Of all the formal insolvency procedures, administration is by far the best known. Ask anyone on the street what it means when a company goes into administration, and they’re likely to give you an answer that is somewhere close to the mark.
It means the company can’t pay its bills. It’s insolvent. Bankrupt. They might even know that administration means a company is taken out of control of its owners or directors and run by a representative of the Insolvency Service.
Where most people start to drift away from fact, however, is they often assume that administration means a business is done for. In the public imagination, administration is widely confused with liquidation, or the formal closure of a business as a result of insolvency.
It is certainly true that, once a business enters administration, liquidation is one possible end game. But the whole purpose of administration is actually to try to avoid a company being wound up.
When it comes down to it, insolvency procedures are there to try to get the best outcome possible for creditors who are owed money by a struggling business. If a company is liquidated, the only route for creditors to recover any of their debts is from the business’s assets being sold off. More often than not, liquidation doesn’t lead to a good outcome for creditors.

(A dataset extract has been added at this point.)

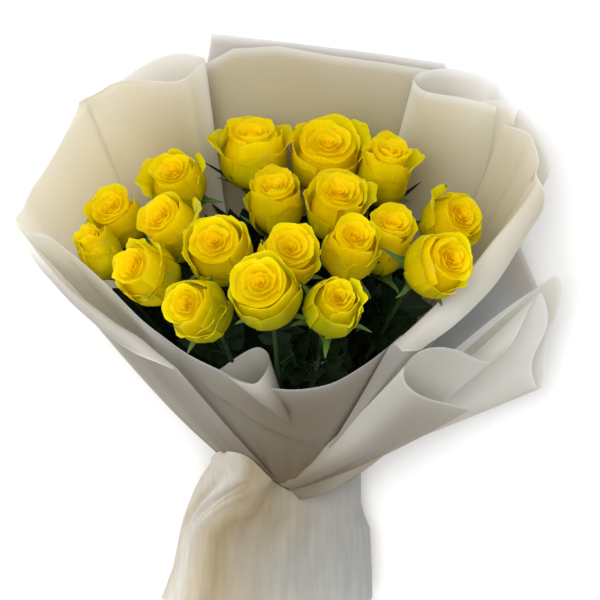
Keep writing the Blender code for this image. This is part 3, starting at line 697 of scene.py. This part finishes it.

Administration is intended to find a better option, which usually also means finding a way to keep a business running as a going concern. Here are three ways that can happen.
Company Voluntary Arrangement (CVA)
Arguably the most straightforward route out of administration for any business is to come to an agreement with creditors on restructuring their debts. You don’t have to go into administration to agree a CVA with creditors. Any company facing insolvency can seek one. But it is certainly a major tool available to administrators once they take over the running of a business.
The purpose of a CVA is to make debt repayments manageable to help a business return to the black. The debts will be stretched out over a longer period (typically 36 to 60 months), and often include creditors agreeing to write off a portion of the debt. They do this on the understanding that they would get lower returns if the debtor wasn’t able to recover.
Another option for an administrator is to sell off all or part of an insolvent business to a new owner. This is often lined up prior to the formal process of administration starting, with the sale executed by the administrator once they take control. This is known as a pre-pack administration, as in a ‘pre-packaged’ sale.
The new buyer doesn’t have to be an external third party – it’s common for existing directors to take over a company as part of a pre-pack deal, if they can raise the necessary finance. This leads to such entities being referred to as ‘phoenix companies’, or new legal entities that rise from the ashes of previous businesses. Creditors are paid from the money raised to complete the buyout, but after that the new entity is freed from its previous obligations while being able to trade as normal.
Return to the Black and Continue Trading
Finally, sometimes it simply takes the intervention of a professional insolvency practitioner acting as administrator to make internal changes to a business that help restore it to financial health. If there are glaring inefficiencies or structural issues in a business, an administrator can make a positive difference without needing to seek a CVA or a sale. After a period of being run by an administrator, if the company returns to the black again, it will come out of administration and be returned to the control of its directors.